The thought flashed throughout an afternoon search for the two-volume set of simulated college admission tests I finally found in one of the boxes of books.

I bought the reviewers more than five years ago for the older son, then in senior high school. He took the University of the Philippines College Admissions Test (UPCAT), the Ateneo College Entrance Test (ACET), the University of San Carlos Entrance Test, and the De La Salle College Entrance Test.

He chose the tests, curious how he would fare. Privately, I hoped he would pass the UPCAT and study at my alma matter.

But after passing the UPCAT, he decided to enroll in a private university.

Now it’s my second and last chance to relaunch a campaign to get the younger son to take the UPCAT, pass it, and enroll in the state university. For his choosing, there is a wide variety of degree and non-degree programs in ten UP campuses around the nation.

But to be accepted in a degree program, an applicant must first pass the UPCAT in August.

“Universal access to education” is embodied in Education for All (EFA) and Millenium Development Goals (MDGs). It is a beautiful phrase but a fraught one.

Access to education is far from universal. What is enshrined as a right is a privilege bought at a price. Every “aspirational” parent knows this.

Preparation to pass an entrance test so a student can compete with thousands for limited slots in a state university (82,000 UPCAT examinees last year) requires investing in quality primary and secondary education for 13 years, assuming he or she starts as early as 3 years of age and this before the K to 12 program was in place.

But this alone does not paint a true picture of education as an economic choice in this country, as well as other “settings of fragility” where EFA and MDGs are endangered. When a student drops out of class to sell candles or harvest forage for livestock, he or she becomes one of the “missing.”

Talisay City has 744 school-age children that have not completed any grade level, reported Sun.Star Cebu’s Justin K. Vestil last June 19. Citing data from the Department of Social Welfare and Development (DSWD) – Central Visayas, the same report traced other students “missing” due to retention, transfer or dropping out: more than 4,000 children in Cebu, Lapu-Lapu and Toledo Cities.

What the system regards as a statistical loss is a human tragedy muted by clashing realities. It’s inevitable that of the millions swarming beyond the capacity of limited public school classrooms, considerably fewer will persevere through the year levels to try to qualify for college, let alone choose a course or a campus.

For those privileged to be on the track for a degree course, there is still a thicket of tuition and other fees to go through after hurdling reviews, entrance exams, and their attendant costs. To be in UP, P100,000 is needed annually for every student, at P3,000 per unit, Rappler reported in July 13, 2013.
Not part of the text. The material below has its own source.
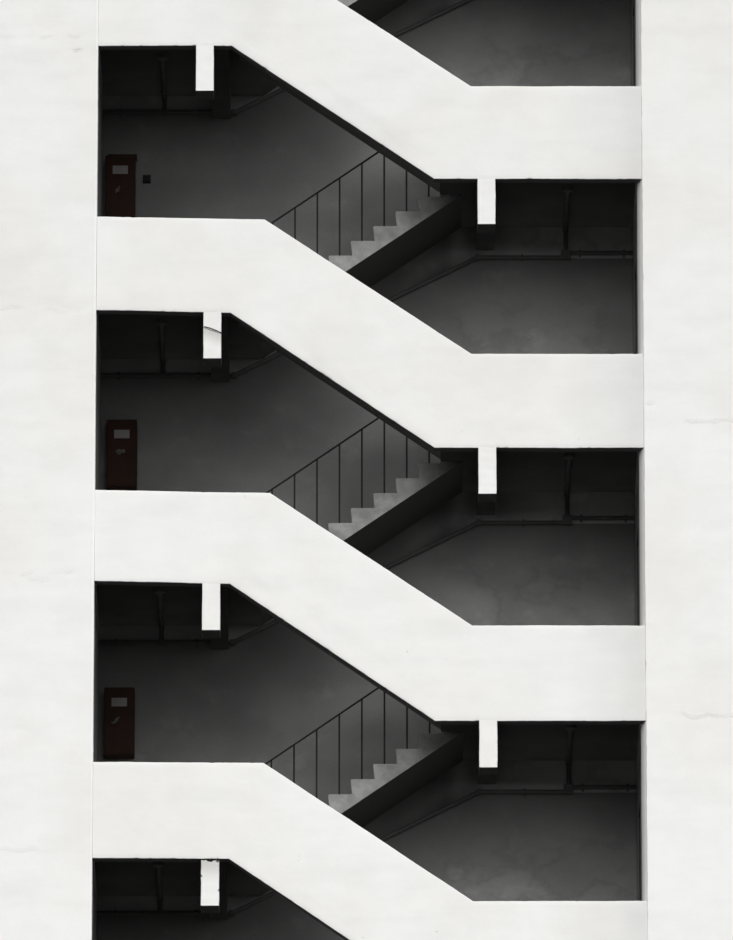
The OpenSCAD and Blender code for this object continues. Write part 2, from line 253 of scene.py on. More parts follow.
def white_paint(name, lifts=(), stains_and_shade=(), edge_shading=(), slope=None, sides=0.0):
    """White paint with ledges, stains and painted shade under lines, and painted light and shade near
    edges.

    A lift is (z, from x, to x, strength), a stain is (x, z, slope, reach, strength), and an edge is
    (from x, to x, tone), where a tone above one is painted light and a tone below one is painted shade.
    A slope is (from x, from z, to x, to z) of a band's lower edge. The last value says how much painted
    shade the side faces get."""
    coat = Finish(name, roughness=0.88, specular=0.25)
    clouds = coat.noise(0.7, 4.0, (1, 1, 0.8))
    colour = coat.mix(coat.ramp(clouds, 0.35, 0.7), WHITE, WARM_WHITE)
    # A little lighter near the ground and a little darker higher up.
    colour = coat.tone(colour, coat.z, 4.0, 14.5, 1.045, 0.975)
    patches = coat.noise(2.6, 5.0, (1, 1, 1.6), (7, 3, 1))
    colour = coat.tone(colour, patches, 0.3, 0.7, 0.98, 1.015)
    smears = coat.noise(1.8, 4.0, (0.5, 1, 2.6), (2, 5, 8))
    colour = coat.tone(colour, smears, 0.45, 0.75, 1.0, 0.972)
    grain = coat.noise(60.0, 3.0, roughness=0.7)
    colour = coat.tone(colour, grain, 0.2, 0.8, 0.985, 1.015)
    pits = coat.ramp(coat.noise(10.0, 2.0, (1, 1, 2), (5, 1, 3)), 0.76, 0.80)
    colour = coat.mix(coat.times(pits, 0.5), colour, DUST)
    wander = coat.ramp(coat.noise(5.0, 3.0, shift=(4, 9, 2)), 0.2, 0.8, -0.03, 0.03)
    for lift, from_x, to_x, strength in lifts:
        away = coat.minus(coat.plus(coat.z, wander), lift)
        here = coat.times(coat.ramp(coat.x, from_x - 0.04, from_x + 0.04),
                          coat.ramp(coat.x, to_x - 0.04, to_x + 0.04, 1.0, 0.0))
        line = coat.times(coat.stripe(away, 0.0, 0.018), here)
        colour = coat.mix(coat.times(line, strength), colour, DUST)
        coat.bump(coat.times(coat.stripe(away, 0.012, 0.03), here), -0.008 * strength)
    if slope:
        from_x, from_z, to_x, to_z = slope
        edge = coat.ramp(coat.x, from_x, to_x, from_z, to_z, "LINEAR")
        rise = coat.remainder(coat.minus(coat.z, edge), storey_h)
        along = coat.node("ShaderNodeCombineXYZ", (0, coat.x), (1, coat.z), (2, rise)).outputs[0]
        streaks = coat.noise(1.3, 3.0, (0.8, 0.3, 1.9), (3, 0, 0), place=along)
        near_edge = coat.times(coat.stripe(rise, 0.16, 0.34), coat.ramp(coat.x, from_x - 0.1, from_x + 0.3))
        near_edge = coat.times(near_edge, coat.ramp(coat.x, to_x - 0.3, to_x + 0.1, 1.0, 0.0))
        streak = coat.times(coat.ramp(streaks, 0.38, 0.66), near_edge)
        colour = coat.shade(colour, coat.minus(1.0, coat.times(streak, 0.06)))
    # Under each line: a grey fade that is partly stain and partly painted shade, and a thin dark line of
    # painted shadow.
    for x, z, slope, reach, strength in stains_and_shade:
        line = coat.plus(coat.times(coat.minus(coat.x, x), slope), z)
        drop = coat.minus(line, coat.z)
        stain_and_shade = coat.times(coat.ramp(drop, 0.0, reach, 1.0, 0.0), coat.math("GREATER_THAN", drop, 0.0))
        colour = coat.mix(coat.times(stain_and_shade, strength), colour, DUST)
        colour = coat.mix(coat.stripe(drop, 0.004, 0.012), colour, PAINTED_SHADE)
    # Each edge stretch gets painted light where its tone is above one and painted shade where it is below
    # one.
    for from_x, to_x, tone in edge_shading:
        colour = coat.tone(colour, coat.x, from_x, to_x, 1.0, tone)
    # Painted shade: the stubs' side faces are painted darker, and their undersides darker still.
    if sides:
        sideways = coat.math("ABSOLUTE", coat.aside)
        colour = coat.mix(coat.ramp(sideways, 0.8, 1.0, 0.0, sides), colour, PAINTED_SHADE)
        colour = coat.tone(colour, coat.up, -0.4, -0.85, 1.0, 0.55)
    colour = coat.mix(coat.ramp(coat.up, 0.5, 0.95, 0.0, 0.45), colour, DUST)
    # Painted shade: what faces down is painted nearly black.
    colour = coat.mix(coat.ramp(coat.up, -0.4, -0.85), colour, PIER_PAINTED_SHADE if sides else PAINTED_SHADE)
    coat.bump(coat.noise(9.0, 4.0, roughness=0.6), 0.004, 0.5)
    coat.bump(grain, 0.0012, 0.6)
    return coat.finish(colour)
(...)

But due to a state subsidy of nearly 50 percent, full-paying students or those classified under bracket A of the socialized tuition and financial assistance program (STFAP) pay only P1,500 per unit in UP Diliman, Los Baños and Manila, and P1,000 per unit in UP Cebu and other campuses.

Whether one is in bracket A, the so-called millionaires’ class for those who can afford to pay in full UP tuition and other fees, or bracket D, all UP students pay in full school fees upon enrolment. That’s just the start of their Calvary.

In April 2013, three weeks after UP Manila student Kristel Tejada drank silver cleaner because she was refused readmission over an unsettled tuition of P10,000, college students Daveson Beron and Don Benedict Pamintuan shot themselves.

Beron, a mechanical engineering senior at the Batangas State University, had failing grades that prevented him from graduating with his batch. Pamintuan, a physical therapy freshman at the De La Salle-Dasmariñas, failed in four subjects and learned he was to be transferred to the Batangas State University the following year.

If “universal access to education” spurs human aspiration, what can we do about the doors closing on missing youth?